Les fidèles ont besoin de bons bergers en ces temps difficiles. Qu’en est-il des nouvelles vocations dans votre diocèse qui comprend 27 paroisses » ?

« Grâce à Dieu nous avons de nombreuses vocations : 38 séminaristes se préparent actuellement à leur ordination, neuf de plus qu’il y a quatre ans. La formation a lieu au séminaire de Port-au-Prince. Cette année, je vais ordonner trois nouveaux prêtres ».

 

L’Aide à l’Église en Détresse soutient diverses initiatives dans votre pays : projets de construction mais également de formation des catéchistes et des séminaristes, achat de matériel pédagogique et de véhicules pour aider les prêtres dans leur travail quotidien. Quelle est selon vous l’aide la plus importante pour votre pays ?
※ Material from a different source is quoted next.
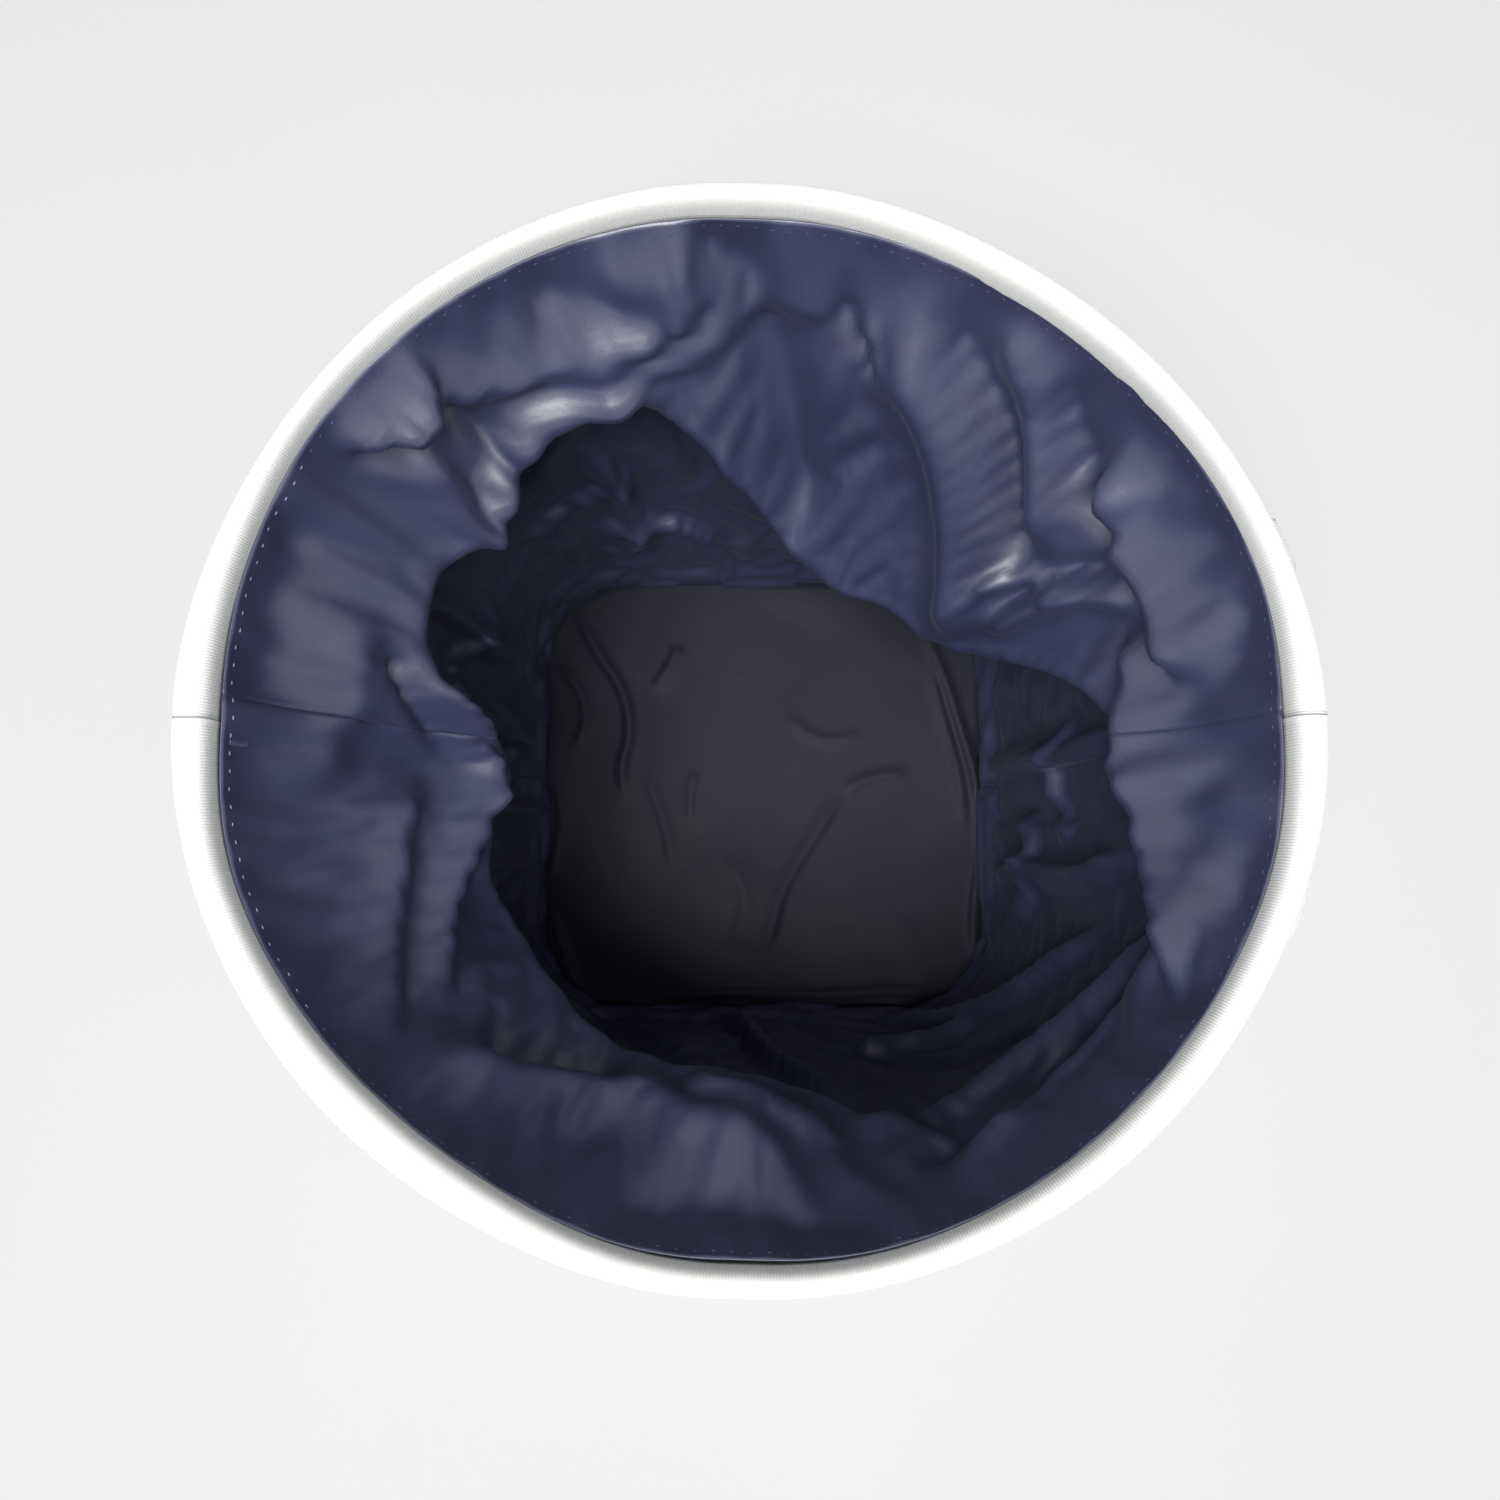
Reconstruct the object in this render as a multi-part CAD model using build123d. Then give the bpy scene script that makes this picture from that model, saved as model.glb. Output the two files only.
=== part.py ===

« Nous voulons oublier au plus vite le 12 janvier 2010, les bâtiments détruits nous le rappellent chaque jour. Nous voulons reconstruire nos maisons et nos églises. Ceci est la reconstruction matérielle. Mais le plus important pour nous c’est le peuple haïtien. En janvier le pape François a, en parlant d’Haïti, demandé expressément que la personne humaine soit au centre des opérations de secours. Il a dit textuellement : « Il n’y a ainsi pas de véritable reconstruction d’un pays sans reconstruction de la personne dans sa plénitude » Nous voulons veiller à ce que ces mots du pape restent vivants. Le travail humanitaire doit aller de pair avec l’accompagnement pastoral. Les deux devraient être complémentaires ».

Quelle sera la forme concrète de cette « reconstruction de la personne dans sa plénitude » ?

« La formation en est la clé. Nous avons besoin de davantage de lieux d’enseignement : des maternelles et des écoles pour les petits aux universités pour les jeunes adultes. Mais nous devons également soutenir les jeunes financièrement afin qu’ils puissent fréquenter les écoles et les universités. Il est terrible d’avoir une université à Jacmel que de nombreux jeunes ne peuvent pas payer ».